The city maintains that building in that setback is allowed due to the historic zoning of the Steck House because historic properties are exempt from compatibility setbacks.

Leon Barish appealed that interpretation to the Board of Adjustment and argued that the North University NCCD (Neighborhood Conservation Combining District) supersedes that part of the code. Although that would normally be the case, the NCCD does not explicitly address the front compatibility standards; however, Barish maintains it is implied that those standards are in effect.

Lynda Courtney, with the Development Services Department, explained the city’s position

“Staff has to review by explicit code, and cannot review by anything that is an implied code,” explained Courtney. “With the absence of proper language, it cannot be assumed that compatibility does apply.”

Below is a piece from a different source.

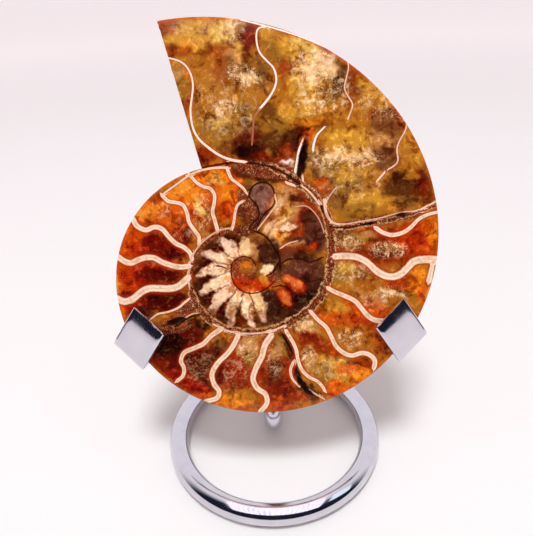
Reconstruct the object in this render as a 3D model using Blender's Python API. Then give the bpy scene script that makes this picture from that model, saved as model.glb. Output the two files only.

Planning and Zoning Department Director Greg Guernsey explained that if the historic zoning designation were to be lifted on the property, the NCCD would have more meaning. “If there was some calamity and a tornado wiped out the house on the lot and we are starting anew … then certainly this provision would have an effect,” he said.

Goff, who voted to uphold staff’s interpretation, said that he saw the code related to the compatibility standards as “unambiguous” and noted that the neighborhood had the opportunity to amend the NCCD but had not done so.

However, Mary Ingle, who is the president of the Austin Neighborhoods Council as well as a member of the North University Neighborhood Association, noted that the timing was complicated. She said the house was essentially designated historic in the midst of the NCCD being approved. “People didn’t really know. … This was never brought up to us that this provision applied to a historic-zoned property, the legal department never mentioned it, and City Council – I don’t know if they knew or not,” she said.

Hawthorne spoke as someone who has been through the NCCD process and said it was long and complicated.

“I do feel that we failed,” said Hawthorne. “An ordinance went through; another one came in midstream. I think it was really clear what the intent was, and if they had known the historic case was there, they could have cleaned it up. I really feel very badly about this. But I really feel that, in reading the written word, that staff did not err.”

Neslund expressed sympathy for the neighborhood but also could not find evidence that staff had acted in error.

“I think, frankly, this is just a bad situation,” said Neslund. “This is not what the neighborhood wanted, but purely from a code standpoint and city staff reviewing the plans, I feel like they reviewed the city code. … I think it’s another example of our convoluted code that has multiple sections strewn about.”